Dagmar Dehmer beobachtet die Versuche des globalisierungskritischen Netzwerks Attac, aus der Krise einen nachhaltigen Gewinn zu erzielen.

Zwischen Bescheidenheit und Größenwahn begeht das globalisierungskritische Netzwerk Attac seinen zehnten Geburtstag in Deutschland. Alexis Passadakis vom Attac-Koordinierungskreis sieht als größten Erfolg seiner Organisation, „dass Attac Kristallisationspunkt für ein Milieu ist, das mit der neoliberalen Doktrin brechen will“ und eine Betätigung suche. Seine Kollegin Jutta Sundermann dagegen geht in die Vollen und hält es für den größten Erfolg, „dass die G 8 global unten durch sind“. Die Krise „frisst sich wie ein Schwelbrand durch die Wirtschaft“, analysiert Passadakis, der zudem auch in diesem Jahr mit weiteren Konjunkturpaketen rechnet, weil „die wirtschaftliche Substanz wegbricht“.

Allerdings hat Attac von der Finanz- und Wirtschaftskrise der vergangenen zwei Jahre nur teilweise profitieren können. So sind die Mitgliederzahlen zwar leicht von knapp 18 600 im Jahr 2007 auf nunmehr etwa 22 000 gestiegen. Doch im Vergleich zur Linken (76 000), der FDP (65 600) oder den Grünen (45 200) ist Attac immer noch ein kleiner Verein, allerdings einer mit vielen lokalen Außenstellen. Jutta Sundermann sagte am Montag in Berlin, der „Auftakt der Proteste gegen die Finanzkrise“ im vergangenen Frühjahr sei zwar „vielversprechend“ gewesen, doch sei die Fortsetzung „schwieriger gewesen als gedacht“. Alexis Passadakis meint, dass es „bisher noch keine Massenproteste“ gegeben habe, liege wohl daran, dass die Folgen der Krise jeweils einzelne Sektoren beträfen. Im Übrigen seien die „Solidaritätsreserven“ der Gesellschaft nunmehr so gering, „dass es schwierig ist, darauf Widerstand aufzubauen“.
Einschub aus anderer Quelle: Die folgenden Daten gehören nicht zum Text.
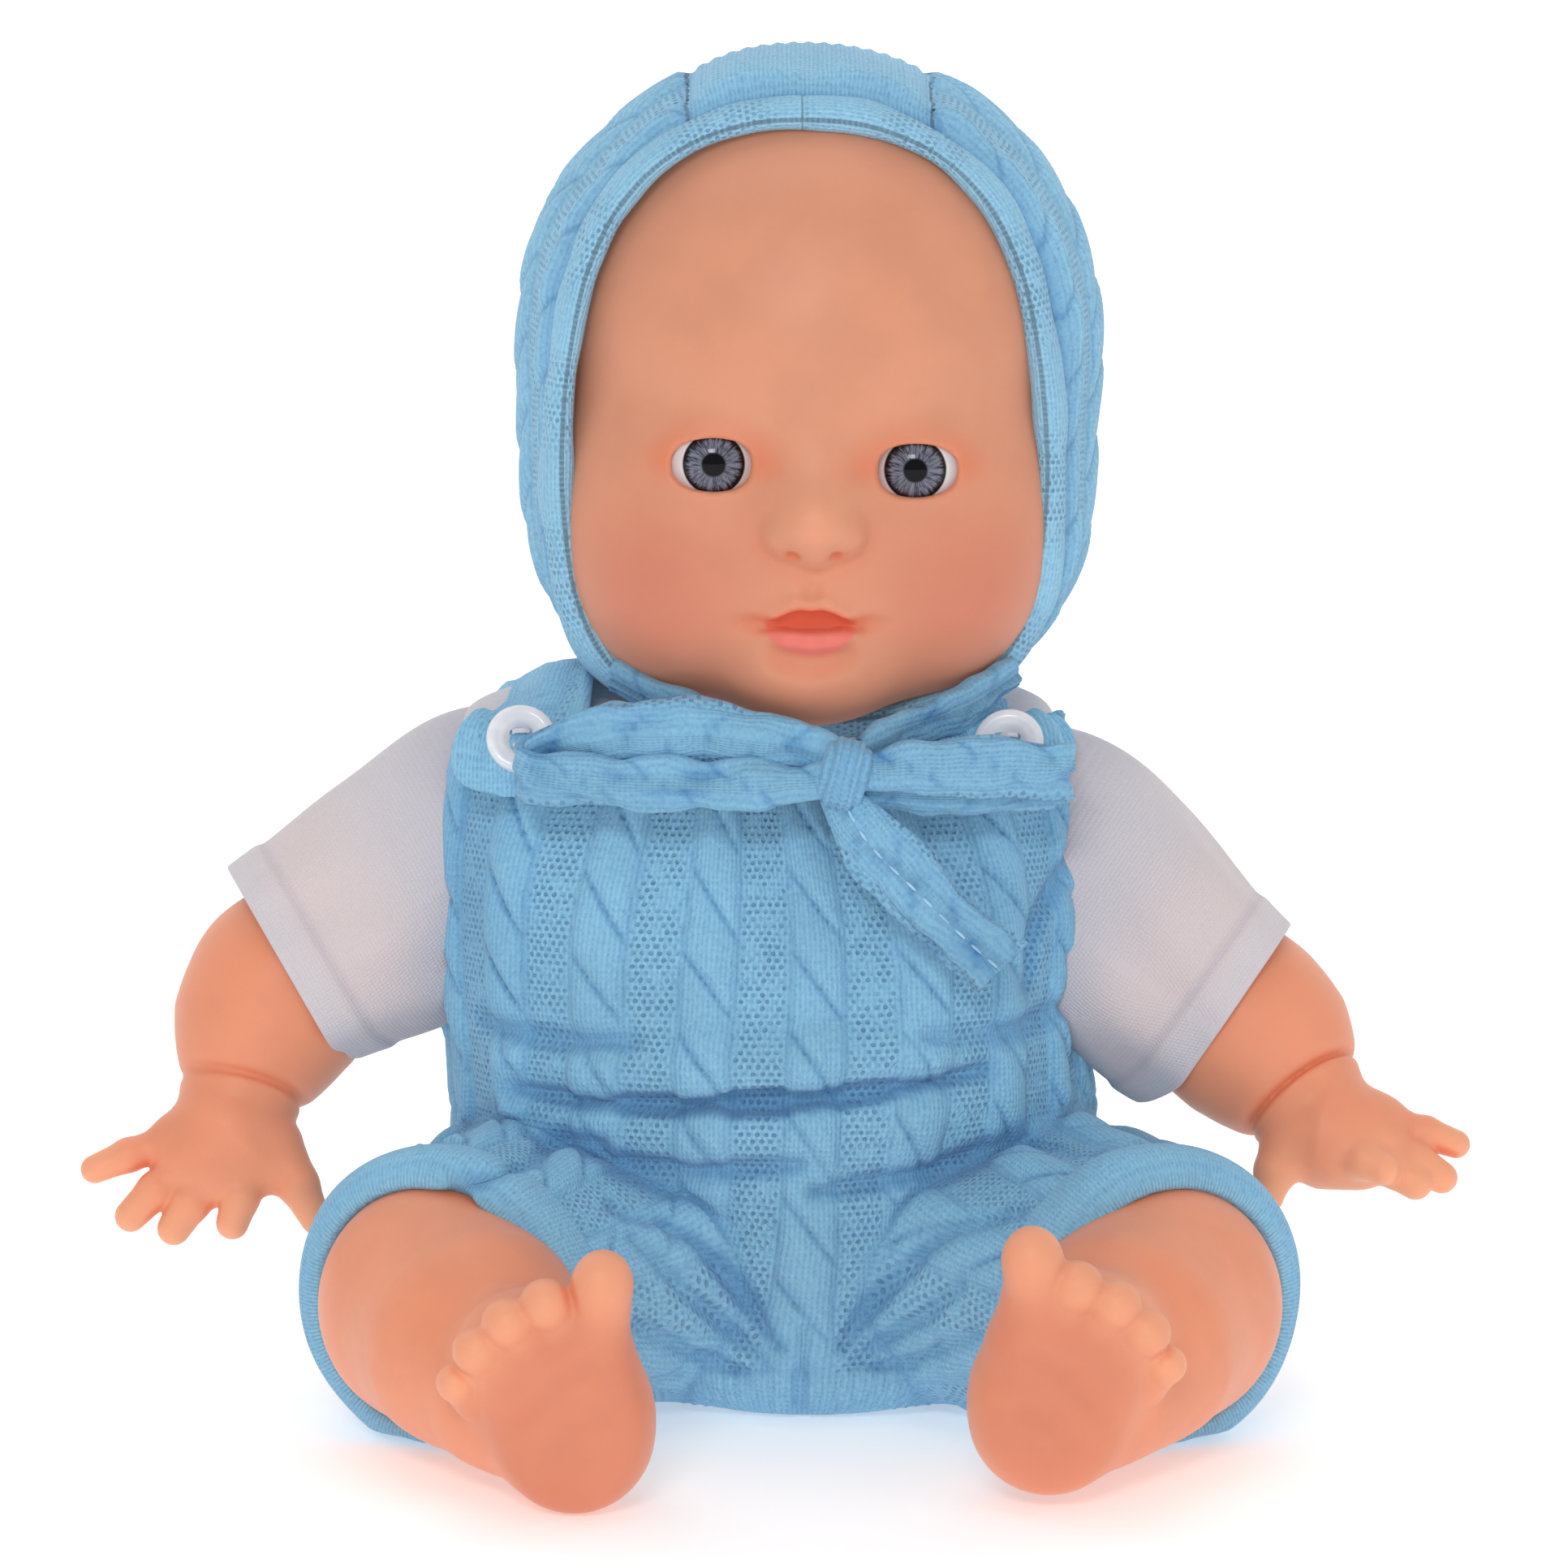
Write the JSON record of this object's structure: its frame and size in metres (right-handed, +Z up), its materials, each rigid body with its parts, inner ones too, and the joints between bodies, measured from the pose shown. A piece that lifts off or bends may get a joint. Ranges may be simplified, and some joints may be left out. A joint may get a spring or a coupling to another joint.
{
  "type": "seated soft-bodied baby doll with sound module",
  "caption": "Seated soft-bodied baby doll with vinyl head, arms and legs, in a blue cable-knit romper and bonnet over a white shirt, with a press-button sound module inside.",
  "frame": {"origin": "Middle of the flat seat under the torso, on the surface the doll sits on.", "axes": "+Z up, the doll faces -Y, +X to its own left as seen facing it."},
  "size_m": [0.202, 0.135, 0.196],
  "materials": {
    "vinyl_skin": "satin moulded vinyl, peach skin tone",
    "eye_white": "gloss white acrylic",
    "iris": "printed grey iris with black pupil",
    "clear_acrylic": "clear polished acrylic",
    "blue_knit": "light blue cable-knit cotton",
    "white_jersey": "thin white cotton jersey",
    "white_button": "gloss white polyester",
    "body_cloth": "woven cream-pink cotton",
    "nylon_tie": "natural nylon",
    "module_plastic": "fine-textured white ABS",
    "button_plastic": "smooth red ABS",
    "plated_steel": "zinc-plated steel",
    "battery_jacket": "gloss printed jacket, plain green",
    "circuit_board": "green solder mask",
    "switch_black": "black nylon",
    "speaker_paper": "pressed black paper cone"
  },
  "bodies": {
    "torso": {"stuffed_body": "body_cloth", "shirt_body": "white_jersey", "shirt_collar": "white_jersey", "neck_tie": "nylon_tie", "romper_front_panel": "blue_knit", "romper_back_panel": "blue_knit", "romper_strap_left": "blue_knit", "romper_strap_right": "blue_knit", "strap_button_left": "white_button", "strap_button_right": "white_button", "crotch_placket": "blue_knit", "bow_knot": "blue_knit", "bow_loop_left": "blue_knit", "bow_loop_right": "blue_knit", "bow_tail": "blue_knit", "pocket_hook_strip": "body_cloth", "pocket_loop_strip": "body_cloth", "module_front_case": "module_plastic", "module_rear_case": "module_plastic", "battery_door": "module_plastic", "door_screw": "plated_steel", "case_screws": "plated_steel", "batteries": "battery_jacket", "battery_contacts": "plated_steel", "circuit_board": "circuit_board", "press_switch": "switch_black", "speaker_frame": "plated_steel", "speaker_cone": "speaker_paper", "speaker_magnet": "plated_steel", "button_spring": "plated_steel"},
    "head": {"head_shell": "vinyl_skin", "eye_white_left": "eye_white", "eye_white_right": "eye_white", "iris_left": "iris", "iris_right": "iris", "eye_lens_left": "clear_acrylic", "eye_lens_right": "clear_acrylic", "bonnet_centre_panel": "blue_knit", "bonnet_side_panel_left": "blue_knit", "bonnet_side_panel_right": "blue_knit", "bonnet_face_band": "blue_knit", "bonnet_tie_left": "blue_knit", "bonnet_tie_right": "blue_knit"},
    "module_button": {"press_button": "button_plastic"},
    "upper_arm_left": {"sleeve_left": "white_jersey", "upper_arm_cushion_left": "body_cloth", "arm_tie_left": "nylon_tie"},
    "arm_left": {"vinyl_arm_left": "vinyl_skin"},
    "thigh_left": {"leg_cuff_left": "blue_knit", "thigh_cushion_left": "body_cloth", "leg_tie_left": "nylon_tie"},
    "leg_left": {"vinyl_leg_left": "vinyl_skin"},
    "upper_arm_right": {"sleeve_right": "white_jersey", "upper_arm_cushion_right": "body_cloth", "arm_tie_right": "nylon_tie"},
    "arm_right": {"vinyl_arm_right": "vinyl_skin"},
    "thigh_right": {"leg_cuff_right": "blue_knit", "thigh_cushion_right": "body_cloth", "leg_tie_right": "nylon_tie"},
    "leg_right": {"vinyl_leg_right": "vinyl_skin"}
  },
  "joints": [
    {"name": "head_turn", "type": "hinge", "parent": "torso", "child": "head", "pos_m": [-0.001, 0.002, 0.092], "axis": [0, 0, 1], "range_deg": [-30, 30], "deforming": ["bonnet_tie_left", "bonnet_tie_right"]},
    {"name": "button_press", "type": "slide", "parent": "torso", "child": "module_button", "axis": [0, 1, 0], "range_m": [0, 0.002], "stiffness_N_per_m": 250, "springref_m": -0.001, "deforming": ["button_spring"]},
    {"name": "arm_swing_left", "type": "hinge", "parent": "torso", "child": "upper_arm_left", "pos_m": [-0.05, 0, 0.079], "axis": [-1, 0, 0], "range_deg": [-40, 140]},
    {"name": "arm_twist_left", "type": "hinge", "parent": "upper_arm_left", "child": "arm_left", "pos_m": [-0.0735, -0.004, 0.066], "axis": [-0.8655, -0.1473, -0.4788], "range_deg": [-30, 30]},
    {"name": "arm_swing_right", "type": "hinge", "parent": "torso", "child": "upper_arm_right", "pos_m": [0.0386, 0, 0.075], "axis": [-1, 0, 0], "range_deg": [-40, 140]},
    {"name": "arm_twist_right", "type": "hinge", "parent": "upper_arm_right", "child": "arm_right", "pos_m": [0.0615, -0.004, 0.0585], "axis": [0.8033, -0.1403, -0.5788], "range_deg": [-30, 30]},
    {"name": "leg_swing_left", "type": "hinge", "parent": "torso", "child": "thigh_left", "pos_m": [-0.03, 0, 0.0202], "axis": [1, 0, 0], "range_deg": [0, 80]},
    {"name": "leg_twist_left", "type": "hinge", "parent": "thigh_left", "child": "leg_left", "pos_m": [-0.046, -0.049, 0.0202], "axis": [-0.4258, -0.9048, 0], "range_deg": [-25, 25]},
    {"name": "leg_swing_right", "type": "hinge", "parent": "torso", "child": "thigh_right", "pos_m": [0.03, 0, 0.0202], "axis": [1, 0, 0], "range_deg": [0, 80]},
    {"name": "leg_twist_right", "type": "hinge", "parent": "thigh_right", "child": "leg_right", "pos_m": [0.046, -0.049, 0.0202], "axis": [0.4258, -0.9048, 0], "range_deg": [-25, 25]}
  ]
}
Das hindert Attac allerdings nicht daran, an der „ökonomischen Alphabetisierung“ der Bevölkerung und der Bildung einer Protestbewegung weiterzuarbeiten. Im April soll es in Berlin ein „Bankentribunal“ geben, bei dem über „Verantwortung und Versäumnisse“ geredet werden soll, sagt Sundermann. Außerdem hat Attac eine E-Mail-Petition an den Bundestag gerichtet, die offenbar von genügend Menschen unterstützt worden ist, damit das Parlament sich mit der Einführung einer Finanztransaktionssteuer befassen muss.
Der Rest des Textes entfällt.